Introduction: Magnetic Rubber Jaws for a Vise

About: I enjoy everything

I own a 5-inch bench vise with very aggressive serrated jaws (the part that clamps onto to your object). These jaws work great for steel but on other materials they usually leave permanent indents (aka marring) on the surface. Things that I work on typically need a nice finish surface. To keep a nice surface while holding in the vise, calls for non-marring jaws or soft jaws. I created some rubberized jaws with Jumbo Erasers. The added advantage of this rubberized version is the low cost and the ease of customization for different applications. I also added magnets for holding it in place and ease of removal.

Step 1: Design and Items Used

Items used

Metal Bracket - 2 pieces of metal 5 inches long by 2 ½ inches wide. I used 9 inch by 13 inch cookie sheet to make the brackets.

Super strong ceramic magnets - ¾ inch diameter - 4 pieces needed

Screws - #8 by ¾ lath screws - I believe a one inch screw will work.

Note: I probably will use longer screws if the holes get worked over after years of use.

Rubber eraser - 5 ½ inch long by 1 ¾ inch wide by ½ inch thick – I found them at the local Dollar store – they call them jumbo erasers

Optional

All-purpose cement / glue

Tools

Hammer – flat face

Tin snips

Nail punch

Wood backing board

Screw driver

File – for metal

Sander or sand paper

wood scrap for backer board

leather gloves

Step 2: Cut the Metal to Size

My vise is metal, so I choose to make the brackets out of metal for the purpose of using magnets. The magnets will create a temporary bond -to hold the jaws in place.

Temporary means I can take the soft jaws on and off without a hassle.

The two pieces of bracket metal (5 inches long by 2 ½ inches wide) were cut out of a 9 inch by 13 inch cookie sheet.

I do not have a good source for small pieces of sheet metal, so this is why I use cookie sheets. I either obtain my cookie sheets from stealing them from the kitchen or from the dollar store.

I use tin snips to cut out the required pieces for brackets.

Step 3: Punch Holes

I placed a rubber eraser on top of the cut metal and scribe a line (with a slight offset from the edge). I did not want the metal brackets to be flush with the edge of the erasers.

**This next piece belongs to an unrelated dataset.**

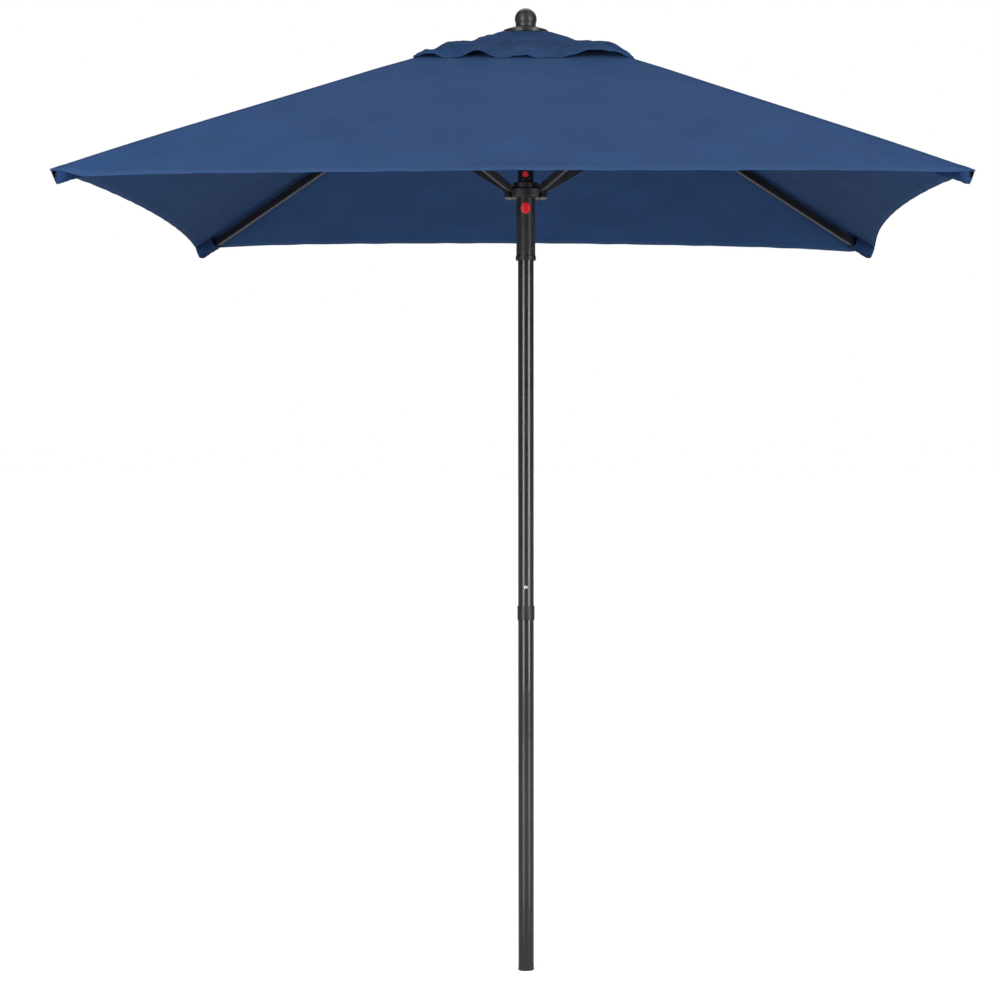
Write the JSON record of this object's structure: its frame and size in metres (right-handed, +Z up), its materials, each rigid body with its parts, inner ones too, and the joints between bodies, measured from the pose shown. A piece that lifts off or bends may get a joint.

By offsetting the metal brackets from the rubber allows items to be place in the jaws and not get scratched (by the bracket).

The engraved line provides a good way to locate the position of punching of the holes.

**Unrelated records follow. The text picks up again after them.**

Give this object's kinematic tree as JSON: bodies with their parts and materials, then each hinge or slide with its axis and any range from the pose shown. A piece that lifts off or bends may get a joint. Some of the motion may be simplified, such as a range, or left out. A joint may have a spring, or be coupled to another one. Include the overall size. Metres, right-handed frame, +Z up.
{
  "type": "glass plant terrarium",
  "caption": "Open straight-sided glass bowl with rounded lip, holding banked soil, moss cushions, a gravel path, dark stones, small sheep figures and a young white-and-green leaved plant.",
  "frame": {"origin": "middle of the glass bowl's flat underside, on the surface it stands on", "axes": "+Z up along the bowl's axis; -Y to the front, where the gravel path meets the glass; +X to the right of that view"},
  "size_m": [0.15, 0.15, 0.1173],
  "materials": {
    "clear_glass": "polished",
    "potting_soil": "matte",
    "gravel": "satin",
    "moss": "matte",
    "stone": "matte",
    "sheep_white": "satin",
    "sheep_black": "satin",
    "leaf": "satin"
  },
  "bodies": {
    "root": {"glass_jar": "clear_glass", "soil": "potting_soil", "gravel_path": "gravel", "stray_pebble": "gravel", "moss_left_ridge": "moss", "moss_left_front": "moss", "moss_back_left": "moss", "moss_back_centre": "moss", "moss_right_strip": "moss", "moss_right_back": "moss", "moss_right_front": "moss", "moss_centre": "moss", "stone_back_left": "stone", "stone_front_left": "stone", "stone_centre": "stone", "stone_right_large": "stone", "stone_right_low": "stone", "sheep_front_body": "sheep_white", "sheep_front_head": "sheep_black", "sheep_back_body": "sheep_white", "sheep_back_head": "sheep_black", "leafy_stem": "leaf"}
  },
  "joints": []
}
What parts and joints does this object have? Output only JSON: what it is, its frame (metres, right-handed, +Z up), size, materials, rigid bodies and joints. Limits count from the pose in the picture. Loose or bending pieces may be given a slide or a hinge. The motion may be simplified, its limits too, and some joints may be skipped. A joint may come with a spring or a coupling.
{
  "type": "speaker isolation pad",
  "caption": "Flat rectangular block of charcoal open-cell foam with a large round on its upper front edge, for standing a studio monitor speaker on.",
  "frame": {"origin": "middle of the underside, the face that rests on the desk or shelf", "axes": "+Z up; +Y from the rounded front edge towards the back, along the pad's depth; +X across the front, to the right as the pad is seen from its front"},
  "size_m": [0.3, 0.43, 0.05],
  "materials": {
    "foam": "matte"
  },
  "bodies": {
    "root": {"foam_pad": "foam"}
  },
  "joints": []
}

I like to use a metal nail punch for the holes -it is fast and easy. I put a wooden backer block behind the metal and strike the punch with a hammer. In this case I do not remove the little burrs in the hole from the punch; the burrs will sink into the rubber.

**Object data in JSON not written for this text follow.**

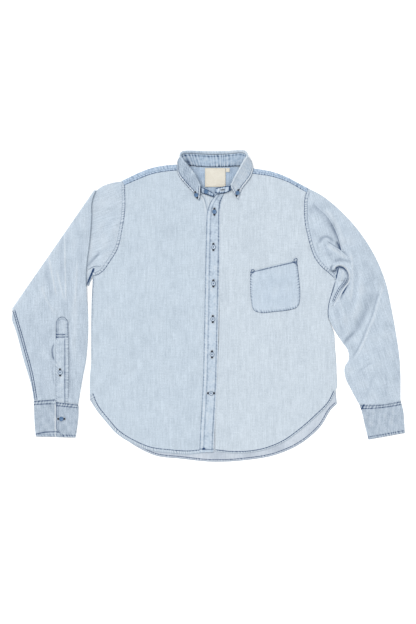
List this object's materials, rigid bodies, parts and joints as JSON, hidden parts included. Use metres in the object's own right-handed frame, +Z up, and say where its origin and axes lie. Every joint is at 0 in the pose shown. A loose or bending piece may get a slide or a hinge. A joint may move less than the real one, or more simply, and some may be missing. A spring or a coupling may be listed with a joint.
{
  "type": "denim shirt",
  "caption": "Long-sleeved denim shirt with a button-down collar and a chest pocket, buttoned up and laid flat on its back, with the right sleeve folded over.",
  "frame": {"origin": "centre of the laid shirt's bounding box, on the surface that it lies on", "axes": "+X to the wearer's left, +Y towards the collar, +Z up from the surface"},
  "size_m": [0.9812, 0.7777, 0.0254],
  "materials": {
    "body_denim": "light-washed blue denim with a slubby warp and puckered seams",
    "sleeve_denim": "light-washed blue denim, a little greyer",
    "yoke_denim": "light-washed blue denim, its inside a little darker",
    "collar_denim": "light-washed blue denim, worn pale along its edges",
    "button_plastic": "mottled mid-blue, softly shiny",
    "label_cotton": "bare cream cotton"
  },
  "bodies": {
    "root": {"back_panel": "body_denim", "front_right_panel": "body_denim", "front_left_panel": "body_denim", "front_placket": "body_denim", "pocket": "body_denim", "yoke": "yoke_denim", "sleeve_left": "sleeve_denim", "sleeve_right": "sleeve_denim", "cuff_left": "sleeve_denim", "cuff_right": "sleeve_denim", "sleeve_placket_right": "sleeve_denim", "collar_stand": "collar_denim", "collar": "collar_denim", "neck_label": "label_cotton", "size_tag": "label_cotton", "front_button_1": "button_plastic", "front_button_2": "button_plastic", "front_button_3": "button_plastic", "front_button_4": "button_plastic", "front_button_5": "button_plastic", "front_button_6": "button_plastic", "collar_button_right": "button_plastic", "collar_button_left": "button_plastic", "stand_button": "button_plastic", "cuff_button_right": "button_plastic", "sleeve_placket_button_right": "button_plastic"}
  },
  "joints": []
}
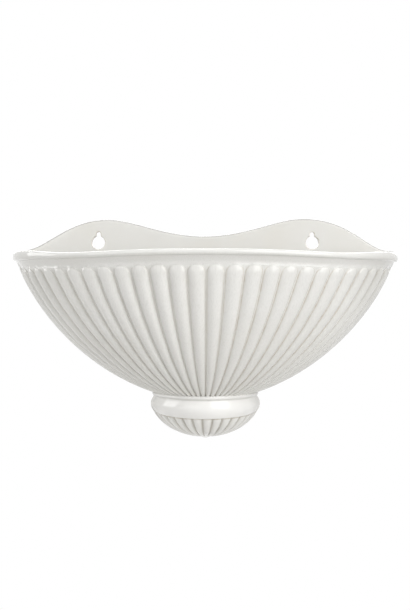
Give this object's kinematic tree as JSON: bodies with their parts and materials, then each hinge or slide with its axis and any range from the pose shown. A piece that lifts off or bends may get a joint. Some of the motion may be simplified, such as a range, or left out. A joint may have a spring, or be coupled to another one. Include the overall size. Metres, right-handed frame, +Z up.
{
  "type": "wall planter",
  "caption": "Half bowl of white glazed earthenware on a flat back plate with a two-humped crest and keyholes; fluted body, collar and gadrooned drop.",
  "frame": {"origin": "on the back face that lies against the wall, midway between the centres of the two keyholes", "axes": "+Z up, +Y into the wall, the bowl comes forward along -Y, +X to the right as seen from the room"},
  "size_m": [0.3794, 0.1382, 0.2168],
  "materials": {
    "white_glaze": "clear gloss glaze over a warm white body"
  },
  "bodies": {
    "root": {"back_plate": "white_glaze", "fluted_bowl": "white_glaze", "neck_collar": "white_glaze", "gadrooned_drop": "white_glaze"}
  },
  "joints": []
}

I punched two holes per bracket.

I used a hammer to flatten the edges of metal. Flattening the edges make it easier to file and sand the edges smooth. Note: the snips create little burrs with every cut on the edges.

Step 4: Mount Erasers

I did not need to drill the rubber - the #8 by ¾ lath screws work great.

The lath screws have a built in washer. I believe the washer will help hold the metal to the rubber.

The lath screws seem sharper to me, which makes them great for twisting (screwing) into the rubber.

I just used a Philips screw driver to put the screws in.

Two screws per bracket.

Step 5: ​Mount Magnets

I decided not to glue the magnets onto the brackets. I plan on leaving the loose magnets on the bracket when not in use.

But the magnets could be glued - to always keep them with the soft jaws.

I wanted the bracket to fall flat on top of the vise. So; for clearance reason between the bracket and the vise,

I elected to put the magnets as far back on the bracket as possible.

Step 6: Cut Rubber and Form Metal

Cut rubber

The rubber erasers have tapered ends, I kept one side with the taper - but I wanted the other side flush (with the vise). So I used my Japanese back saw, to cut off the taper.

Just a side note: one of my most prized tools is the Japanese back saw. I wanted a traditional Japanese back saw with a wood handle, but I am glad I got this one – a modern version. With a push of the button and the blade comes off for easy storage. I use two long plastic binder clips to protect the edges of my saw.

Forming

There is not much to forming the metal to the vise. I closed the vise with the soft jaws and pressed the metal down with my gloved hands.

Step 7: Finished

Is it Vise or Vice -

Well in the United States, the word for the clamping tool with two jaws closed and opened by a screw or lever is spelled vise.

Outside American English - the vise spelling rarely appears; the gripping tool is instead spelled vice.

I want to thank Phil B, for all his help.

Step 8: New and Old

I wanted to share a photo of my old aluminum soft jaws next to the new ones.